Copy out all of the material exactly.

-- DATASET EXCERPT start --

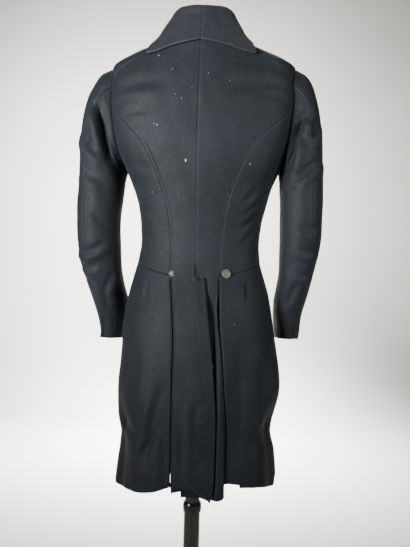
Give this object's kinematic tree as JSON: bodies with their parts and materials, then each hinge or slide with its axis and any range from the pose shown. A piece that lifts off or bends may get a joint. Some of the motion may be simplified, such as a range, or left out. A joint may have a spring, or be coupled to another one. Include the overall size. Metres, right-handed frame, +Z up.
{
  "type": "white tie tailcoat on a limbless dress form",
  "caption": "Shawl-collared evening tailcoat with cut-away front and vented, pleated tails, worn by a smooth limbless dress form on a telescoping floor stand.",
  "frame": {"origin": "centre of the stand's round foot, on the floor", "axes": "+Z up along the pole, -Y the coat's front, +X the wearer's left"},
  "size_m": [0.5497, 0.38, 1.5797],
  "materials": {
    "coat_wool": "matt napped black wool broadcloth, faded grey",
    "collar_facing": "smooth black facing cloth, slightly worn",
    "button_cloth": "faded black cloth over a button mould",
    "form_jersey": "smooth ecru jersey, stretched",
    "pole_steel": "satin grey-brown lacquered steel",
    "ring_black": "glossy black",
    "foot_enamel": "satin black enamel on steel"
  },
  "bodies": {
    "stand": {"stand_foot": "foot_enamel", "stand_tube": "pole_steel", "stand_ring": "ring_black"},
    "form": {"mast": "pole_steel", "form_torso": "form_jersey", "back_left": "coat_wool", "back_right": "coat_wool", "side_left": "coat_wool", "side_right": "coat_wool", "front_left": "coat_wool", "front_right": "coat_wool", "skirt_left": "coat_wool", "skirt_right": "coat_wool", "topsleeve_left": "coat_wool", "topsleeve_right": "coat_wool", "undersleeve_left": "coat_wool", "undersleeve_right": "coat_wool", "shawl_left": "collar_facing", "shawl_right": "collar_facing", "hip_button_right": "button_cloth"}
  },
  "joints": [
    {"name": "height", "type": "slide", "parent": "stand", "child": "form", "axis": [0, 0, 1], "range_m": [-0.1, 0.15]}
  ]
}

-- DATASET EXCERPT end --

**OUTPUT OF THE EXERCISE**:
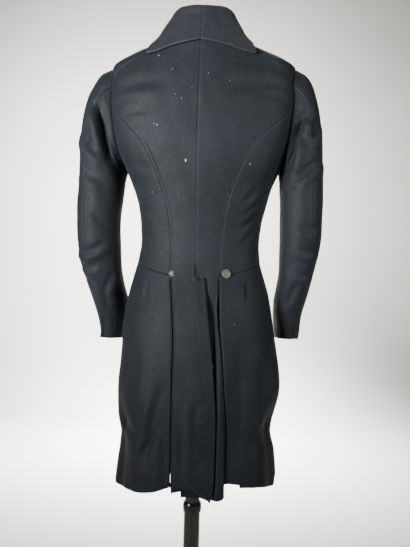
Give this object's kinematic tree as JSON: bodies with their parts and materials, then each hinge or slide with its axis and any range from the pose shown. A piece that lifts off or bends may get a joint. Some of the motion may be simplified, such as a range, or left out. A joint may have a spring, or be coupled to another one. Include the overall size. Metres, right-handed frame, +Z up.
{
  "type": "white tie tailcoat on a limbless dress form",
  "caption": "Shawl-collared evening tailcoat with cut-away front and vented, pleated tails, worn by a smooth limbless dress form on a telescoping floor stand.",
  "frame": {"origin": "centre of the stand's round foot, on the floor", "axes": "+Z up along the pole, -Y the coat's front, +X the wearer's left"},
  "size_m": [0.5497, 0.38, 1.5797],
  "materials": {
    "coat_wool": "matt napped black wool broadcloth, faded grey",
    "collar_facing": "smooth black facing cloth, slightly worn",
    "button_cloth": "faded black cloth over a button mould",
    "form_jersey": "smooth ecru jersey, stretched",
    "pole_steel": "satin grey-brown lacquered steel",
    "ring_black": "glossy black",
    "foot_enamel": "satin black enamel on steel"
  },
  "bodies": {
    "stand": {"stand_foot": "foot_enamel", "stand_tube": "pole_steel", "stand_ring": "ring_black"},
    "form": {"mast": "pole_steel", "form_torso": "form_jersey", "back_left": "coat_wool", "back_right": "coat_wool", "side_left": "coat_wool", "side_right": "coat_wool", "front_left": "coat_wool", "front_right": "coat_wool", "skirt_left": "coat_wool", "skirt_right": "coat_wool", "topsleeve_left": "coat_wool", "topsleeve_right": "coat_wool", "undersleeve_left": "coat_wool", "undersleeve_right": "coat_wool", "shawl_left": "collar_facing", "shawl_right": "collar_facing", "hip_button_right": "button_cloth"}
  },
  "joints": [
    {"name": "height", "type": "slide", "parent": "stand", "child": "form", "axis": [0, 0, 1], "range_m": [-0.1, 0.15]}
  ]
}